Pain, amour et fantaisie est un très beau film réalisé en 1953 sur le mode de vie au sein d'un village italien des années 1950, revu avec plaisir, trente ans après. Pas de grande théories politiques ou de doctrines philosophiques, pas de spectacles culturels à se mettre sous la dent (excepté la fête du village consacrée à Saint Antoine) ni de délinquance à combattre, simplement des paysans qui s'efforcent de se nourrir, d'élever leurs enfants sous le regard de l'Eglise, et d'assurer leur descendance. Tout se sait dans ce type de contrée, il n'y a pas d'intimité : les relations sociales se déroulent au vu et au su de tout le monde. Comencini grossit le trait, traite cet aspect sur un mode humoristique, en montrant le groupe de personnes âgées observant les différents protagonistes, avec la lunette télescopique du patriarche. Cette observation de la vie du village, traité sur un mode quasi néo-réaliste, est croisé avec des aspects de comédie, qui rendent le récit accessible à un large public, façon Le petit monde de Don Camillo (1952).
Le scénario de Ettore Maria Margadonna introduit à la perfection une dose d'émotions, communiquées de façon verbale et non-verbale, par les différents personnages. Le rythme, les aspects sonores (musique et bruitages), les dialogues (sonnant authentiques) sont très belle qualité. Les péripéties du récit mixent aspects drôles et graves, et réussissent à donner de la consistance à une intrigue assez prévisible et sans réelle surprise.

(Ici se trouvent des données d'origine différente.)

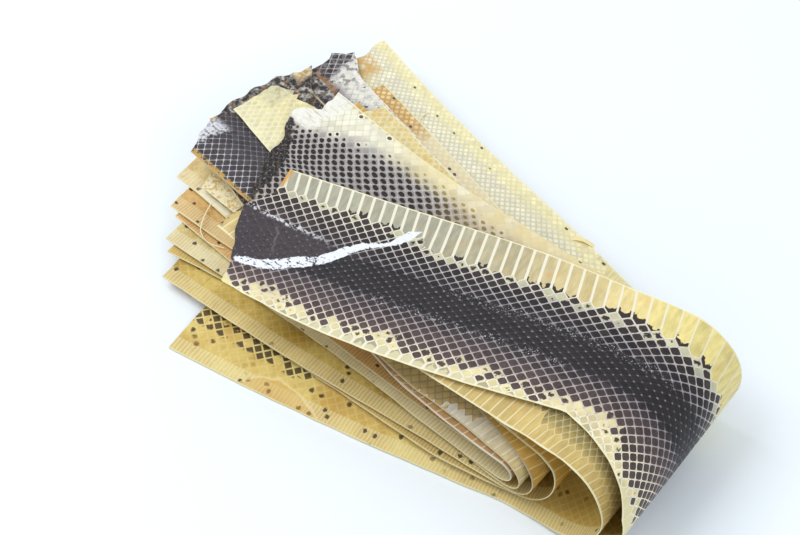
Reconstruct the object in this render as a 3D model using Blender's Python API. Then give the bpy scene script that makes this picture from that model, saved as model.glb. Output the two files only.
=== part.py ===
"""Folded bundle of nine dried, split-open snake skins, each a U inside the next one.

Every skin is a long flat strip, curved a little in its own plane. It is rolled round an upright
U-shaped profile: an upper leg, a fold at +X and a lower leg, whose loose ends lie at -X.
"""
import math

import bmesh
import bpy
import numpy as np

MM = 0.001                  # the sizes below are in millimetres
THICKNESS = 0.5             # one dried skin
BUNDLE_MIDDLE = (-42.53, 65.09)  # middle of the whole fan, which becomes the origin
FAN_START = -150.0          # left of this line the layers lie level
LOW_LAYER_GAP = 2.4         # from one lower leg to the next at the loose ends
UPPER_STACK_FOOT = 24.0     # height of the innermost skin's upper leg at its loose end
PROFILE_END = -340.0        # the profiles run past every loose end

LEG_COLUMNS = 13            # mesh steps along each leg
FOLD_COLUMNS = 16           # mesh steps round the fold
ROWS = 5                    # mesh steps across a skin

RIPPLE = 0.7                # height of the slow waves in the upper layers
RIPPLE_LENGTH = 190.0
RIPPLE_WIDTH = 150.0
RIPPLE_FULL_AT = 20.0       # the lowest layers lie flat, so the waves grow up to this height

EDGE_DROOP = 2.0            # the second skin's front edge sinks to the table past the skin under it
DROOP_FROM = 22.0
DROOP_OVER = 16.0


class Skin:
    """Sizes of one skin.

    tip: where the fold's outermost line lies, along its own normal and along the fold
    fold: crest height, floor height and depth of the loop
    bends: direction of the strip in its own plane, in degrees, at upper end, crest, tip, floor, lower end
    back, front: half widths at the same five places
    upper_end, lower_end: length from the tip to the loose end, at the back edge, middle and front edge
    bulge: how far the back and the front edge swell out in the middle of the upper leg
    flare: how far the back edge turns outwards at the upper leg's loose end
    """

    def __init__(self, name, turn, tip, fold, bends, back, front, upper_end, lower_end, colour,
                 bulge=(0.0, 0.0), flare=0.0):
        self.name = name
        self.turn = math.radians(turn)
        self.tip = tip
        self.crest, self.floor, self.depth = fold
        self.bends = np.radians(bends)
        self.back = back
        self.front = front
        self.upper_end = upper_end
        self.lower_end = lower_end
        self.colour = colour
        self.bulge = bulge
        self.flare = flare


SKINS = [
    Skin("top_skin", -7.5, (121, 28.5), (67, 0, 35), (10, 9, -10, -4, -2),
         (46, 46, 49, 50, 48), (36, 40.5, 64, 52, 48), (293, 303, 286), (255, 255, 255),
         (0.09, 0.07, 0.06), bulge=(4.5, 10.0)),
    Skin("second_skin", -7.5, (110, 14), (62.5, 3, 30), (-9, -2, -12, -9, -3),
         (59, 51, 51, 50, 48), (57, 56, 52, 40, 53), (308, 313, 290), (283, 284, 285),
         (0.36, 0.31, 0.24)),
    Skin("third_skin", -8.5, (76, 19), (39, 6.5, 16), (-14, -17, -12, -2, -1),
         (27, 27, 40, 48, 48), (45, 56, 45, 52, 48), (246, 270, 302), (246, 246, 246),
         (0.62, 0.52, 0.27)),
    Skin("fourth_skin", -10.5, (68, 19), (35.5, 9.5, 13.5), (-6, -7, -12, -6, -2),
         (48, 48, 48, 48, 47), (48, 45, 50, 46, 47), (238, 290, 287), (263, 263, 260),
         (0.20, 0.17, 0.14)),
    Skin("fifth_skin", -10.5, (61.5, 14.5), (32.5, 12, 11), (-15, 1, -10, 6, -8),
         (49, 50, 47, 47, 46), (24, 51, 49, 40, 49), (297, 299, 262), (258, 262, 265),
         (0.50, 0.40, 0.22), flare=13.0),
    Skin("sixth_skin", -10.5, (55.5, 12.5), (29.5, 14, 8.5), (-13, -12, -4, 3, -3),
         (58, 55, 50, 50, 47), (51, 55, 46, 45, 47), (278, 284, 270), (256, 258, 259),
         (0.30, 0.23, 0.17), flare=11.0),
    Skin("seventh_skin", -10.5, (48, 20.5), (26.5, 15.5, 6.5), (-14, -15, -5, 1, 4),
         (53, 53, 48, 46, 46), (49, 49, 46, 46, 46), (238, 245, 240), (252, 252, 250),
         (0.55, 0.36, 0.16)),
    Skin("eighth_skin", -10.5, (41, 40), (24, 17, 5), (-18, -9, -13, -1, -1),
         (60, 62, 60, 48, 45), (52, 50, 48, 46, 46), (256, 264, 260), (254, 254, 252),
         (0.66, 0.55, 0.30)),
    Skin("inner_skin", -10.5, (28, 23.5), (22, 18.6, 2.6), (-2, -9, 0, 7, 3),
         (45, 45, 45, 45, 45), (45, 45, 45, 45, 45), (225, 240, 228), (250, 250, 246),
         (0.64, 0.52, 0.30)),
]
NEAR_FOLD = 80.0            # the crest and floor stations lie this far from the tip
FLARE_LENGTH = 28.0         # a flared edge turns outwards over this length


def smoothstep(t):
    """Ease from 0 to 1."""
    t = np.clip(t, 0.0, 1.0)
    return t * t * (3.0 - 2.0 * t)


def u_profile(skin, rank):
    """Side view of a skin: length along it from the tip, distance along the normal, height."""
    start = skin.tip[0] - skin.depth
    upper_left = UPPER_STACK_FOOT + LOW_LAYER_GAP * (len(SKINS) - 1 - rank)
    lower_left = LOW_LAYER_GAP * rank
    leg = np.linspace(PROFILE_END, start, 140)
    to_loose_end = 1.0 - smoothstep((leg - FAN_START) / (start - FAN_START))
    upper = skin.crest + (upper_left - skin.crest) * to_loose_end
    lower = skin.floor + (lower_left - skin.floor) * to_loose_end
    turn = np.linspace(0.0, math.pi, 61)[1:-1]
    fold_along = start + skin.depth * np.sin(turn)
    fold_height = (skin.crest + skin.floor) / 2 + (skin.crest - skin.floor) / 2 * np.cos(turn)
    along = np.concatenate([leg, fold_along, leg[::-1]])
    height = np.concatenate([upper, fold_height, lower[::-1]])
    length = np.concatenate([[0.0], np.cumsum(np.hypot(np.diff(along), np.diff(height)))])
    length -= length[len(leg) + len(turn) // 2]
    return length, along, height


def flat_line(skin):
    """Centre line of the skin laid flat: length along it, its two coordinates and its direction."""
    reach = np.linspace(-360.0, 360.0, 721)
    places = [-max(skin.upper_end), -NEAR_FOLD, 0.0, NEAR_FOLD, max(skin.lower_end)]
    bend = np.interp(reach, places, skin.bends)
    middle_bend = (bend[1:] + bend[:-1]) / 2
    over = np.concatenate([[0.0], np.cumsum(np.cos(middle_bend))])
    across = np.concatenate([[0.0], np.cumsum(np.sin(middle_bend))])
    over -= np.interp(0.0, reach, over)
    across -= np.interp(0.0, reach, across)
    return reach, over, across, bend


def half_width(skin, back, reach):
    """Distance from the centre line to the back or the front edge, at a length along the skin."""
    places = [-max(skin.upper_end), -NEAR_FOLD, 0.0, NEAR_FOLD, max(skin.lower_end)]
    upper_share = np.clip((reach - places[0]) / (places[1] - places[0]), 0.0, 1.0)
    swell = skin.bulge[0 if back else 1] * np.sin(math.pi * upper_share)
    if back:
        swell = swell + skin.flare * smoothstep(1.0 - (reach - places[0]) / FLARE_LENGTH)
    return np.interp(reach, places, skin.back if back else skin.front) + swell


def ripple(x, y, height):
    """Slow waves that all layers share, so that they keep their distance."""
    wave = np.sin(2 * math.pi * x / RIPPLE_LENGTH) * np.sin(2 * math.pi * (y + 0.4 * x) / RIPPLE_WIDTH)
    return RIPPLE * wave * np.clip(height / RIPPLE_FULL_AT, 0.0, 1.0)


def roll_up(skin, rank, reach, across):
    """World place, in millimetres, of points given on the flat skin."""
    length, along, height = u_profile(skin, rank)
    line_reach, line_over, line_across, line_bend = flat_line(skin)
    bend = np.interp(reach, line_reach, line_bend)
    over = np.interp(reach, line_reach, line_over) - across * np.sin(bend)
    side = np.interp(reach, line_reach, line_across) + across * np.cos(bend) + skin.tip[1]
    out = np.interp(over, length, along)
    x = out * math.cos(skin.turn) - side * math.sin(skin.turn)
    y = out * math.sin(skin.turn) + side * math.cos(skin.turn)
    z = np.interp(over, length, height)
    z = z + ripple(x, y, z)
    if skin.name == "second_skin":
        lower = smoothstep((reach - NEAR_FOLD * 0.6) / 30.0)
        z = z - EDGE_DROOP * lower * smoothstep((-across - DROOP_FROM) / DROOP_OVER)
    return x - BUNDLE_MIDDLE[0], y - BUNDLE_MIDDLE[1], z + THICKNESS / 2


def columns(skin):
    """Steps along the skin: upper leg, fold and lower leg, each a share of the way to its end."""
    half_fold = (skin.crest - skin.floor) * math.pi / 4 + 6.0
    upper = [(-1, share) for share in np.linspace(1.0, 0.0, LEG_COLUMNS + 1)]
    fold = [(0, share) for share in np.linspace(-1.0, 1.0, FOLD_COLUMNS + 1)[1:-1]]
    lower = [(1, share) for share in np.linspace(0.0, 1.0, LEG_COLUMNS + 1)]
    return half_fold, upper + fold + lower


def build_sheet(skin, rank):
    """Mesh of the skin's middle surface, one quad strip after another."""
    half_fold, steps = columns(skin)
    mesh = bpy.data.meshes.new(skin.name)
    grid = bmesh.new()
    rows = []
    for leg, share in steps:
        points = []
        for step in np.linspace(-1.0, 1.0, ROWS + 1):
            end = skin.upper_end if leg < 0 else skin.lower_end
            length = np.interp(step, [-1.0, 0.0, 1.0], [end[2], end[1], end[0]])
            reach = share * half_fold if leg == 0 else leg * (half_fold + share * (length - half_fold))
            across = step * half_width(skin, step > 0, reach)
            x, y, z = roll_up(skin, rank, reach, across)
            points.append(grid.verts.new((x * MM, y * MM, z * MM)))
        rows.append(points)
    for one, other in zip(rows, rows[1:]):
        for i in range(ROWS):
            grid.faces.new((one[i], other[i], other[i + 1], one[i + 1]))
    grid.normal_update()
    grid.to_mesh(mesh)
    grid.free()
    return mesh


def skin_material(skin):
    """Dry, slightly glossy scales in the skin's main colour."""
    material = bpy.data.materials.new(skin.name)
    material.use_nodes = True
    surface = material.node_tree.nodes["Principled BSDF"]
    surface.inputs["Base Color"].default_value = (*skin.colour, 1.0)
    surface.inputs["Roughness"].default_value = 0.45
    surface.inputs["Metallic"].default_value = 0.0
    return material


def add_skin(skin, rank):
    """One skin as a closed sheet of the dried skin's thickness."""
    mesh = build_sheet(skin, rank)
    piece = bpy.data.objects.new(skin.name, mesh)
    bpy.context.collection.objects.link(piece)
    mesh.materials.append(skin_material(skin))
    mesh.shade_smooth()
    sheet = piece.modifiers.new("sheet", "SOLIDIFY")
    sheet.thickness = THICKNESS * MM
    sheet.offset = 0.0
    sheet.use_even_offset = True
    return piece


def main():
    for old in list(bpy.data.objects):
        bpy.data.objects.remove(old)
    for rank, skin in enumerate(SKINS):
        add_skin(skin, rank)


main()
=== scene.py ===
"""Folded bundle of nine dried, split-open snake skins.

Each skin starts as a flat strip: a net of back scales with a row of belly plates along its edges, cut
to its torn outline. The strip gets raised scales and an under side, and is rolled round its U.
Lengths on the flat skins are in millimetres.
"""
import math
from dataclasses import dataclass

import bmesh
import bpy
import numpy as np
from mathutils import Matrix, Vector, noise


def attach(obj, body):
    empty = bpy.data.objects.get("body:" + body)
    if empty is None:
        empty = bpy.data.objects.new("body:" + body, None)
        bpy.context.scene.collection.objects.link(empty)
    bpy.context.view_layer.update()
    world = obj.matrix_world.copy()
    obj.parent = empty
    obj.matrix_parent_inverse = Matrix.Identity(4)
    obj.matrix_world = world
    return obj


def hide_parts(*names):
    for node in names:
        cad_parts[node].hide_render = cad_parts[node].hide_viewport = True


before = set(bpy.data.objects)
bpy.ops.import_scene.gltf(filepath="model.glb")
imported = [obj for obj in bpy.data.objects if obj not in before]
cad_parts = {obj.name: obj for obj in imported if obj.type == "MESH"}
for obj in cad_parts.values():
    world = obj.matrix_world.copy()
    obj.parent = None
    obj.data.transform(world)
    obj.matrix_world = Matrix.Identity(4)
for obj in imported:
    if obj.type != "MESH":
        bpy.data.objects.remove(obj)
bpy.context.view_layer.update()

# The folded bundle, as its solids have it
MM = 0.001
THICKNESS = 0.5
BUNDLE_MIDDLE = (-42.53, 65.09)
FAN_START = -150.0
LOW_LAYER_GAP = 2.4
UPPER_STACK_FOOT = 24.0
PROFILE_END = -340.0
NEAR_FOLD = 80.0
RIPPLE = 0.7
RIPPLE_LENGTH = 190.0
RIPPLE_WIDTH = 150.0
RIPPLE_FULL_AT = 20.0
EDGE_DROOP = 2.0
DROOP_FROM = 22.0
DROOP_OVER = 16.0

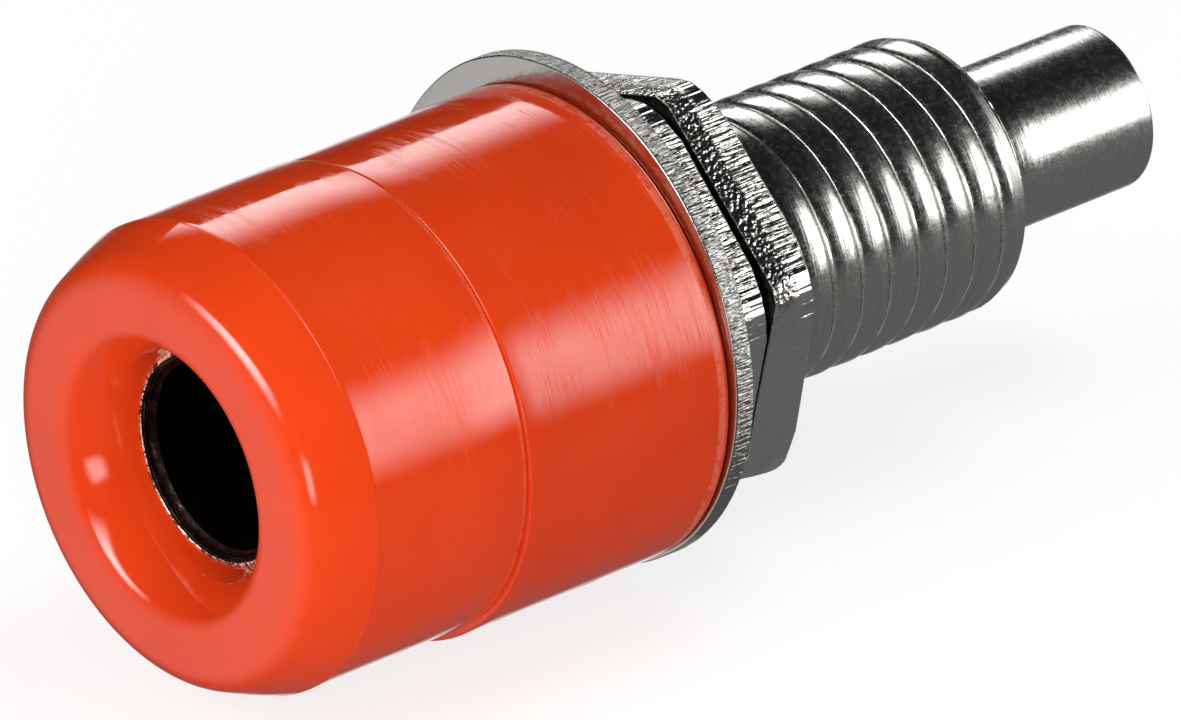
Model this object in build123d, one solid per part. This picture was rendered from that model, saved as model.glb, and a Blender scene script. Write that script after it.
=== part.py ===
# Panel-mounted banana socket for a 4 mm plug, in millimetres, +Z up.
# The axis of the socket is Y. The mouth faces -Y and the solder pin points to +Y.
# The origin is on the axis, in the plane where the front of the panel sits:
# the joint between the front cap and the rear collar.

from build123d import *
import math
import os

# Contact sleeve, turned from one bar: head, shank and solder pin
bore_radius = 2.0
bore_depth = 17.0
drill_tip_angle = 118.0
lead_in = 0.2
sleeve_front = -4.0
head_radius = 3.8
head_length = 1.6
shank_radius = 2.94
shank_end = 15.25
runout_length = 0.35
runout_depth = 0.12
shank_edge = 0.12
pin_radius = 1.745
pin_length = 4.37
pin_root = 0.3
pin_edge = 0.08

# Front cap, moulded round the head of the sleeve
cap_radius = 4.99
cap_crown_height = 1.4
mouth_gap = 0.05
inner_roll = 1.15
crown_flat = 0.5
front_roll = 0.76
front_roll_angle = 55.0
crease_drop = 1.43
cap_rear_edge = 0.06
recess_depth = 1.2

# Rear collar, which slides on the shank behind the panel
collar_radius = 5.04
collar_length = 5.27
collar_play = 0.16
collar_front_edge = 0.07
collar_rear_edge = 0.3
spigot_radius = 3.93
spigot_length = 1.0
spigot_play = 0.12

# Washer, punched from sheet, with its edges broken
washer_radius = 5.36
washer_thickness = 0.46
washer_play = 0.26
washer_front_edge = 0.1
washer_rear_edge = 0.08

# Two equal hexagon nuts, chamfered behind, with turned corners
nut_across_flats = 8.2
nut_thickness = 1.28
nut_corner_radius = 4.62
nut_chamfer_start = 4.32
nut_chamfer_angle = 30.0
nut_clearance = 0.04
nut_countersink = 0.18
clamp_nut_angle = 46.8
lock_nut_angle = 48.3

# How far each piece lies off the axis within its play, along one direction
offset_angle = -55.7
collar_offset = 0.085
washer_offset = -0.17
nut_offset = -0.12


def across(amount):
    """X and Z of a point that lies this far off the axis."""
    turn = math.radians(offset_angle)
    return amount * math.cos(turn), amount * math.sin(turn)


def turned(outline):
    """Solid made by turning a closed half outline, drawn as radius and Y, about Y."""
    return revolve(make_face(outline), axis=Axis.Y)


def circle_edges(solid, radius, y):
    """Round edges of a turned solid that have this radius and lie in this plane."""
    found = solid.edges().filter_by(GeomType.CIRCLE)
    return found.filter_by(lambda e: abs(e.radius - radius) < 1e-4 and abs(e.center().Y - y) < 1e-4)


def make_contact_sleeve():
    pin_end = shank_end + pin_length
    tip = bore_radius / math.tan(math.radians(drill_tip_angle / 2))
    runout_radius = shank_radius - runout_depth
    bore_end = sleeve_front + bore_depth
    sleeve = turned(Polyline(
        (bore_radius + lead_in, sleeve_front),
        (head_radius, sleeve_front),
        (head_radius, sleeve_front + head_length),
        (shank_radius, sleeve_front + head_length),
        (shank_radius, shank_end - runout_length),
        (runout_radius, shank_end),
        (pin_radius, shank_end),
        (pin_radius, pin_end),
        (0, pin_end),
        (0, bore_end + tip),
        (bore_radius, bore_end),
        (bore_radius, sleeve_front + lead_in),
        close=True,
    ))
    sleeve = chamfer(circle_edges(sleeve, runout_radius, shank_end), shank_edge)
    sleeve = chamfer(circle_edges(sleeve, pin_radius, shank_end), pin_root)
    return chamfer(circle_edges(sleeve, pin_radius, pin_end), pin_edge)


def make_front_cap():
    crown = sleeve_front - cap_crown_height
    mouth = bore_radius + lead_in + mouth_gap
    inner_center = mouth + inner_roll
    outer_center = inner_center + crown_flat
    crease = crown + crease_drop
    recess_radius = spigot_radius + spigot_play
    head_back = sleeve_front + head_length
    inner = EllipticalCenterArc((inner_center, sleeve_front), inner_roll, cap_crown_height, 180, arc_size=90)
    flat = Line((inner_center, crown), (outer_center, crown))
    front = CenterArc((outer_center, crown + front_roll), front_roll, 270, front_roll_angle)
    side = TangentArc(front @ 1, (cap_radius, crease), tangent=front % 1)
    rest = Polyline(
        (cap_radius, crease),
        (cap_radius, 0),
        (recess_radius, 0),
        (recess_radius, -recess_depth),
        (shank_radius, -recess_depth),
        (shank_radius, head_back),
        (head_radius, head_back),
        (head_radius, sleeve_front),
        (mouth, sleeve_front),
    )
    cap = turned([inner, flat, front, side, rest])
    return chamfer(circle_edges(cap, cap_radius, 0), cap_rear_edge)


def make_rear_collar():
    bore = shank_radius + collar_play
    collar = turned(Polyline(
        (bore, -spigot_length),
        (spigot_radius, -spigot_length),
        (spigot_radius, 0),
        (collar_radius, 0),
        (collar_radius, collar_length),
        (bore, collar_length),
        close=True,
    ))
    collar = chamfer(circle_edges(collar, collar_radius, 0), collar_front_edge)
    collar = fillet(circle_edges(collar, collar_radius, collar_length), collar_rear_edge)
    x, z = across(collar_offset)
    return Pos(x, 0, z) * collar


def make_washer():
    front = collar_length
    back = front + washer_thickness
    bore = shank_radius + washer_play
    section = Polyline((bore, front), (washer_radius, front), (washer_radius, back), (bore, back), close=True)
    washer = turned(section)
    washer = chamfer(circle_edges(washer, washer_radius, front), washer_front_edge)
    washer = chamfer(circle_edges(washer, washer_radius, back), washer_rear_edge)
    x, z = across(washer_offset)
    return Pos(x, 0, z) * washer


def make_nut(front, flat_angle):
    """Hexagon nut whose front face is at this Y, with one flat facing this angle from +X."""
    back = front + nut_thickness
    chamfer_depth = (nut_corner_radius - nut_chamfer_start) * math.tan(math.radians(nut_chamfer_angle))
    bore = shank_radius + nut_clearance
    mouth = bore + nut_countersink
    turning = turned(Polyline(
        (0, front),
        (nut_corner_radius, front),
        (nut_corner_radius, back - chamfer_depth),
        (nut_chamfer_start, back),
        (0, back),
        close=True,
    ))
    hexagon = RegularPolygon(nut_across_flats / 2, 6, major_radius=False, rotation=flat_angle - 30)
    prism = Pos(0, front, 0) * extrude(Plane.XZ * hexagon, -nut_thickness)
    x, z = across(nut_offset)
    hole = turned(Polyline(
        (0, front),
        (mouth, front),
        (bore, front + nut_countersink),
        (bore, back - nut_countersink),
        (mouth, back),
        (0, back),
        close=True,
    ))
    return Pos(x, 0, z) * (turning & prism) - hole


clamp_nut_front = collar_length + washer_thickness
lock_nut_front = clamp_nut_front + nut_thickness

nodes = {
    "contact_sleeve": make_contact_sleeve(),
    "front_cap": make_front_cap(),
    "rear_collar": make_rear_collar(),
    "washer": make_washer(),
    "clamp_nut": make_nut(clamp_nut_front, clamp_nut_angle),
    "lock_nut": make_nut(lock_nut_front, lock_nut_angle),
}

os.makedirs("parts", exist_ok=True)
for name, solid in nodes.items():
    solid.label = name
    export_step(solid, f"parts/{name}.step")
    box = solid.bounding_box()
    print(name, "volume", round(solid.volume, 2), "from", box.min, "to", box.max)
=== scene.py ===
import bmesh
import bpy
import math
from mathutils import Matrix, Vector, noise


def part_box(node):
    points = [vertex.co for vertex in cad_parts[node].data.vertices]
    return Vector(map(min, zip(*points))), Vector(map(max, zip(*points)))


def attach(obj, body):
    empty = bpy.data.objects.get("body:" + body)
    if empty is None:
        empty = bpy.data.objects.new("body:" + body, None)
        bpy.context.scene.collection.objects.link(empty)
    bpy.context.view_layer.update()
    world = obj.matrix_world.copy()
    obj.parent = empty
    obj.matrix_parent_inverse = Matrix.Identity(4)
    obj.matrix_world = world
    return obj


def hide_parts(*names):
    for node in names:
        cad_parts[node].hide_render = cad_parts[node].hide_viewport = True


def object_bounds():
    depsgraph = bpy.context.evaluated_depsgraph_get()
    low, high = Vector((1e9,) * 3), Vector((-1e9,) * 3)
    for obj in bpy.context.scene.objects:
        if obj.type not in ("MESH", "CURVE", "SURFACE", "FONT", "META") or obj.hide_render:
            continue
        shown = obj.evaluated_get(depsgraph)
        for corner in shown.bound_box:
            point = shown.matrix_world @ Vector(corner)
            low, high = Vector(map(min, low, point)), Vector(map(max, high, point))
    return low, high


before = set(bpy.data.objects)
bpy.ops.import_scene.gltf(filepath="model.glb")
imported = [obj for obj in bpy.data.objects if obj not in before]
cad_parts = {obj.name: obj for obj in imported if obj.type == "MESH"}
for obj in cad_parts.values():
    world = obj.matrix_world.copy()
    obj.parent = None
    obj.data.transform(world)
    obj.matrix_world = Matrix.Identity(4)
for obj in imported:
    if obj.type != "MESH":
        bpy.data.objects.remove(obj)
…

La psychologie des personnages est creusée à la perfection : le prêtre, les carabiniers, les paysans nouent entre eux des relations sociales élaborées (entre le prêtre et le maréchal des Logis, par exemple, dans la fonction de "commandeur" du village). L'interprétation très nuancée de Vittorio de Sica, une Gina Lollobrigida spontanée, et toute une pléïade de très bons acteurs dans les rôles secondaires (Marisa Merlini,Tina Pica,…) apportent un liant parfait à l'ensemble. Un très beau classique, qui a aujourd'hui sa place parmi les plus belles réussites de l'histoire du cinéma italien, c'est évident.